France's national police chief says that the whereabouts of a key fugitive in last week's Paris attacks is unclear. Jean-Marc Falcone, speaking Friday on France-Info radio, said he is unable to say if Salah Abdeslam could be back on French territory. "We can't say anything about the exact geographic situation of that individual," he said.
European officials earlier acknowledged that French police stopped Abdeslam the morning after Friday's attacks at the Belgian border but then let him go. His brother Brahim was among seven suicide bombers in the attacks on Parisian cafes, a stadium and a concert hall. Salah Abdeslam is being sought as a suspected accomplice in the attacks.
9:30 a.m.
European Union interior and justice ministers gathering for an emergency meeting on how best to respond to the threat of violent extremism will hear urging from France and Belgium to tighten gun laws, toughen border security and choke off funds to extremist groups. But the ministers are not expected to order any new measures that could be immediately introduced to restore calm among countries rattled by the coordinated attacks in Paris, claimed by the Islamic State organization, that killed 129 people.
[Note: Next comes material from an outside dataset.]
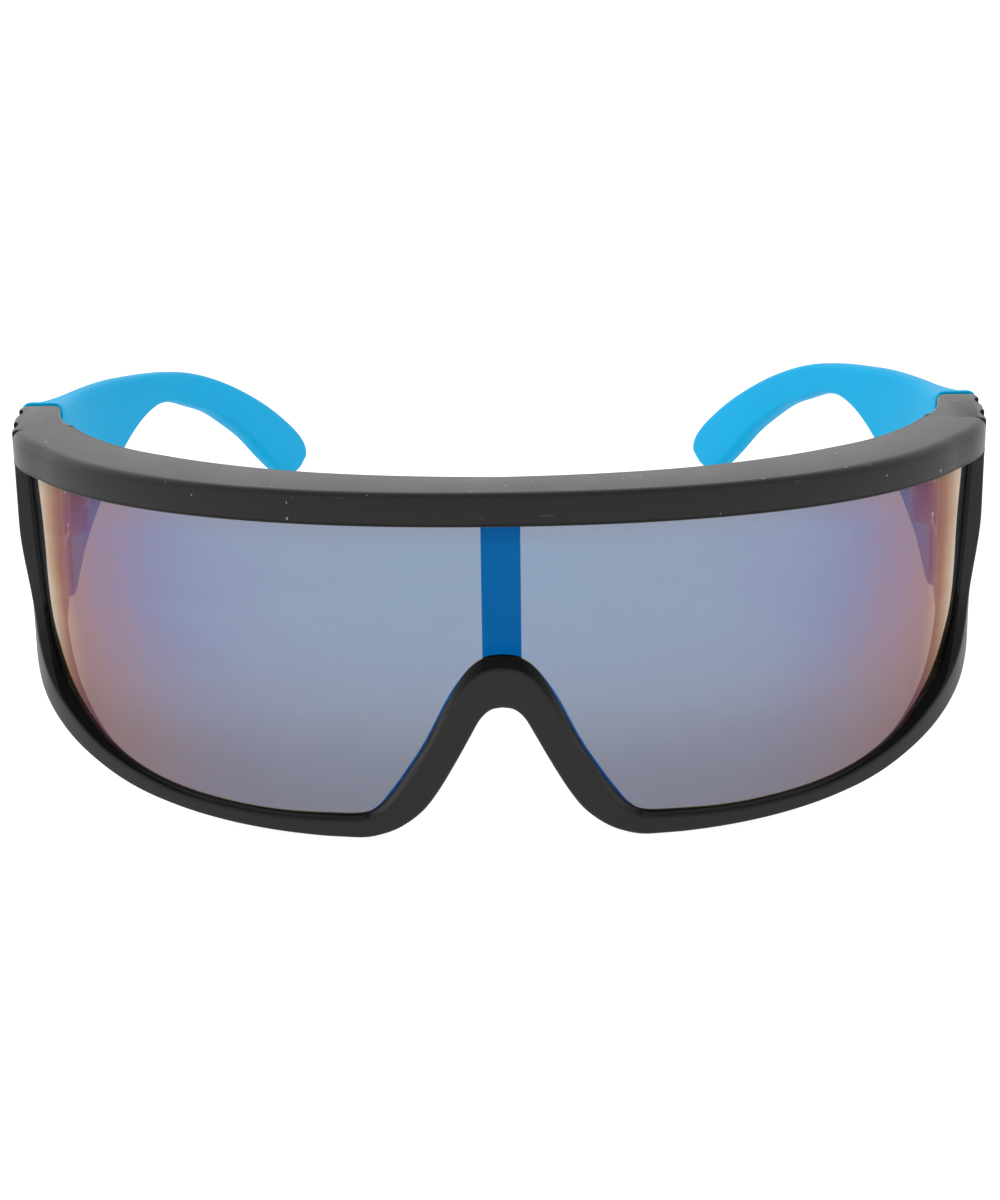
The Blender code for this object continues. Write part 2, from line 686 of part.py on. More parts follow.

Documents prepared for the Friday meeting in Brussels and seen by The Associated Press indicate the ministers instead will try to push forward on priorities already identified, but not acted on, by EU leaders following an earlier round of deadly attacks in Paris on a satirical newspaper and a kosher grocery in January.
9:20 a.m.
French Interior Bernard Cazeneuve is exhorting his European Union partners to toughen the bloc's borders and move forward on a long-delayed system for collecting airline passenger information. Cazeneuve warned them on Friday that "we can't take more time. This is urgent." His call came at the start of an emergency meeting of EU interior and justice ministers aimed at fine-tuning a European security response to the attacks in Paris a week ago, in which 129 people were killed.
"Terrorists are crossing the borders of the European Union," he said, underlining why the EU must adopt a so-called passenger name record system, which has been held up for years. He said the system would allow the EU to better track extremists and foreign fighters coming and going from Syria and Iraq.
Comment: France is clearly under siege by perverse and dangerous forces that can have dire consequences for those within the country and for all of Europe.